NIGERIA - A STITCH IN TIME SAVES NINE

I do not favour a divided Nigeria for numerous reasons. However, Nigeria seems to be naive about the present trend of events in Eastern Nigeria and the monstrous risk it brings to the table. The call for a breakout State is getting louder and more desperate especially among the youth, who in most countries always constitute the engine of successful uprising. They are more reachable on all variations of social media and have the energy and drive. The movement is getting organized worldwide with branches in many countries as seen on the internet. Let’s remember Tunisia, Georgia, Ukraine, Egypt, Libya, Yemen etc.

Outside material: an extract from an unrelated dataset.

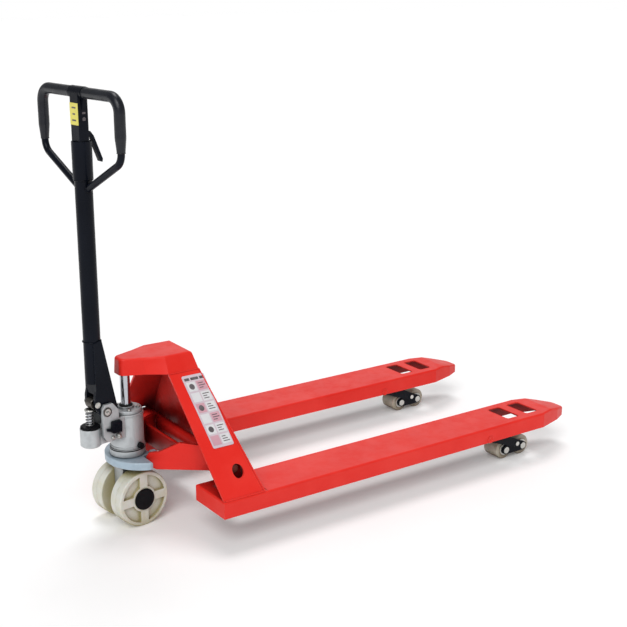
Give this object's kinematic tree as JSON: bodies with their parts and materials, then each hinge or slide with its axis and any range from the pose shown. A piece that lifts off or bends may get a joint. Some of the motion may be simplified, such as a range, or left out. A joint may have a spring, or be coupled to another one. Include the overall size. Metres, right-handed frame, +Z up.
{
  "type": "pallet jack",
  "caption": "Hand pallet jack: channel forks on tandem rollers, leaning plate tower, cast lift pump on twin steer wheels, tilting tube handle with a closed loop grip.",
  "frame": {"origin": "on the floor at the plan centre of the whole jack; the steering axis is 646.5 mm behind it", "axes": "+X forward to the fork tips, +Y left, +Z up"},
  "size_m": [1.5791, 0.685, 1.224],
  "materials": {
    "red_paint": "semi-gloss red enamel",
    "cast_silver": "silver paint on a casting",
    "black_paint": "gloss black enamel",
    "black_plastic": "fine moulded grain",
    "grip_vinyl": "soft dipped vinyl",
    "nylon_white": "cast nylon",
    "chrome_rod": "hard chrome",
    "zinc_steel": "zinc plate",
    "dark_steel": "oiled black steel",
    "label_white": "printed film",
    "label_yellow": "printed film",
    "seal_rubber": "moulded rubber"
  },
  "bodies": {
    "base": {"base_ring": "cast_silver", "thrust_bearing": "cast_silver", "bearing_seal": "seal_rubber"},
    "frame": {"fork_left": "red_paint", "fork_right": "red_paint", "apron_plate": "red_paint", "side_panel_left": "red_paint", "side_panel_right": "red_paint", "tower_head": "red_paint", "piston_seat": "cast_silver", "lift_rod": "chrome_rod", "pivot_ears": "red_paint", "rocker_pivot_pins": "dark_steel", "bracket_pins": "dark_steel", "side_label": "label_white"},
    "pump": {"pump_body": "cast_silver", "reservoir_cap": "cast_silver", "cap_screws": "zinc_steel", "rod_wiper": "seal_rubber", "plunger_gland": "black_plastic", "relief_plug": "black_plastic", "filler_plug": "zinc_steel", "steer_axle": "zinc_steel", "axle_circlips": "zinc_steel", "handle_pivot_pin": "zinc_steel", "plunger_spring": "dark_steel"},
    "plunger": {"pump_plunger": "chrome_rod", "plunger_cap": "zinc_steel"},
    "release": {"release_lever": "black_paint"},
    "wheel_left": {"steer_wheel_left": "nylon_white", "wheel_bearings_left": "zinc_steel", "hub_cap_left": "black_plastic"},
    "wheel_right": {"steer_wheel_right": "nylon_white", "wheel_bearings_right": "zinc_steel", "hub_cap_right": "black_plastic"},
    "handle": {"handle_socket": "black_paint", "press_roller_pin": "zinc_steel", "handle_tube": "black_paint", "handle_loop": "black_paint", "hand_grips": "grip_vinyl", "lever_housing": "black_paint", "position_label": "label_yellow", "lever_pin": "black_paint"},
    "press_roller": {"press_roller": "dark_steel"},
    "lever": {"control_lever": "black_paint"},
    "pull_rod": {"pull_rod": "zinc_steel"},
    "rocker": {"rocker": "red_paint", "rocker_rod_pins": "dark_steel"},
    "push_left": {"push_rod_left": "dark_steel"},
    "bracket_left": {"roller_bracket_left": "black_paint"},
    "bogie_left": {"bogie_links_left": "black_paint", "bogie_shafts_left": "zinc_steel"},
    "roller_left_rear": {"load_roller_left_rear": "nylon_white"},
    "roller_left_front": {"load_roller_left_front": "nylon_white"},
    "push_right": {"push_rod_right": "dark_steel"},
    "bracket_right": {"roller_bracket_right": "black_paint"},
    "bogie_right": {"bogie_links_right": "black_paint", "bogie_shafts_right": "zinc_steel"},
    "roller_right_rear": {"load_roller_right_rear": "nylon_white"},
    "roller_right_front": {"load_roller_right_front": "nylon_white"}
  },
  "joints": [
    {"name": "lift", "type": "slide", "parent": "base", "child": "frame", "axis": [0, 0, 1], "range_m": [-0.067, 0.048]},
    {"name": "steer", "type": "hinge", "parent": "base", "child": "pump", "pos_m": [-0.6465, 0, 0.19], "axis": [0, 0, 1], "range_deg": [-97, 83]},
    {"name": "handle_tilt", "type": "hinge", "parent": "pump", "child": "handle", "pos_m": [-0.72987, -0.01024, 0.35], "axis": [0.1219, -0.9925, 0], "range_deg": [0, 70]},
    {"name": "plunger_stroke", "type": "slide", "parent": "pump", "child": "plunger", "axis": [0, 0, -1], "range_m": [0, 0.0353], "deforming": ["plunger_spring"]},
    {"name": "press_roller_spin", "type": "hinge", "parent": "handle", "child": "press_roller", "pos_m": [-0.75171, -0.01292, 0.372], "axis": [0.1219, -0.9925, 0], "continuous": true},
    {"name": "control_lever", "type": "hinge", "parent": "handle", "child": "lever", "pos_m": [-0.73186, -0.01048, 1.103], "axis": [-0.1219, 0.9925, 0], "range_deg": [-14, 6]},
    {"name": "pull_rod_travel", "type": "slide", "parent": "handle", "child": "pull_rod", "axis": [0, 0, 1], "range_m": [-0.0027, 0.0012]},
    {"name": "release_lever", "type": "hinge", "parent": "pump", "child": "release", "pos_m": [-0.70093, -0.049, 0.303], "axis": [-0.1219, 0.9925, 0], "range_deg": [-9.8, 4.2]},
    {"name": "wheel_left_spin", "type": "hinge", "parent": "pump", "child": "wheel_left", "pos_m": [-0.65241, 0.04814, 0.08], "axis": [-0.1219, 0.9925, 0], "continuous": true},
    {"name": "wheel_right_spin", "type": "hinge", "parent": "pump", "child": "wheel_right", "pos_m": [-0.64059, -0.04814, 0.08], "axis": [-0.1219, 0.9925, 0], "continuous": true},
    {"name": "rocker_swing", "type": "hinge", "parent": "frame", "child": "rocker", "pos_m": [-0.4605, 0, 0.197], "axis": [0, -1, 0], "range_deg": [-28.2, 20.4]},
    {"name": "push_rod_left_travel", "type": "slide", "parent": "frame", "child": "push_left", "axis": [1, 0, 0], "range_m": [-0.0107, 0.0077]},
    {"name": "bracket_left_swing", "type": "hinge", "parent": "frame", "child": "bracket_left", "pos_m": [0.4205, 0.2655, 0.104], "axis": [0, 1, 0], "range_deg": [-27.8, 19.9]},
    {"name": "bogie_left_swing", "type": "hinge", "parent": "bracket_left", "child": "bogie_left", "pos_m": [0.5605, 0.2655, 0.05], "axis": [0, -1, 0], "range_deg": [-27.8, 19.9]},
    {"name": "roller_left_rear_spin", "type": "hinge", "parent": "bogie_left", "child": "roller_left_rear", "pos_m": [0.5245, 0.2655, 0.032], "axis": [0, 1, 0], "continuous": true},
    {"name": "roller_left_front_spin", "type": "hinge", "parent": "bogie_left", "child": "roller_left_front", "pos_m": [0.5965, 0.2655, 0.032], "axis": [0, 1, 0], "continuous": true},
    {"name": "push_rod_right_travel", "type": "slide", "parent": "frame", "child": "push_right", "axis": [1, 0, 0], "range_m": [-0.0107, 0.0077]},
    {"name": "bracket_right_swing", "type": "hinge", "parent": "frame", "child": "bracket_right", "pos_m": [0.4205, -0.2655, 0.104], "axis": [0, 1, 0], "range_deg": [-27.8, 19.9]},
    {"name": "bogie_right_swing", "type": "hinge", "parent": "bracket_right", "child": "bogie_right", "pos_m": [0.5605, -0.2655, 0.05], "axis": [0, -1, 0], "range_deg": [-27.8, 19.9]},
    {"name": "roller_right_rear_spin", "type": "hinge", "parent": "bogie_right", "child": "roller_right_rear", "pos_m": [0.5245, -0.2655, 0.032], "axis": [0, 1, 0], "continuous": true},
    {"name": "roller_right_front_spin", "type": "hinge", "parent": "bogie_right", "child": "roller_right_front", "pos_m": [0.5965, -0.2655, 0.032], "axis": [0, 1, 0], "continuous": true}
  ],
  "couplings": [
    {"joint": "plunger_stroke", "follows": "handle_tilt", "m_per_rad": 0.02877},
    {"joint": "pull_rod_travel", "follows": "control_lever", "m_per_rad": 0.011},
    {"joint": "release_lever", "follows": "control_lever", "ratio": 0.7},
    {"joint": "rocker_swing", "follows": "lift", "rad_per_m": 7.243},
    {"joint": "push_rod_left_travel", "follows": "lift", "ratio": 0.1572},
    {"joint": "bracket_left_swing", "follows": "lift", "rad_per_m": 7.156},
    {"joint": "bogie_left_swing", "follows": "lift", "rad_per_m": 7.156},
    {"joint": "push_rod_right_travel", "follows": "lift", "ratio": 0.1572},
    {"joint": "bracket_right_swing", "follows": "lift", "rad_per_m": 7.156},
    {"joint": "bogie_right_swing", "follows": "lift", "rad_per_m": 7.156}
  ]
}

I have inquired directly from some moderate and educated activists, on the root cause of these sentiments in favour of a breakout or Biafra. Of all voices, the single common reason I heard from all was the hate-like attitude gaining popularity mainly among our Yoruba brothers and sisters. There were less complains of such slant directed towards the Hausas. It is alleged that an average Yoruba adult attaches strong negative sentiments to the phrase “Igbo man”. The remonstrance goes that Yorubas see Igbos as dominating the real estate business nationwide, trying to dominate commerce in the country and trade only in fake goods. However, the same Igbos I spoke to hold that the terms “Oluwole” and “Tokumbo” are not of Igbo origin and claim that the Yorubas are more fraudulent but louder. In all, this is a very unhealthy strapping debate for citizens of “one nation”. I will be immensely delighted if all I heard from these activists is false.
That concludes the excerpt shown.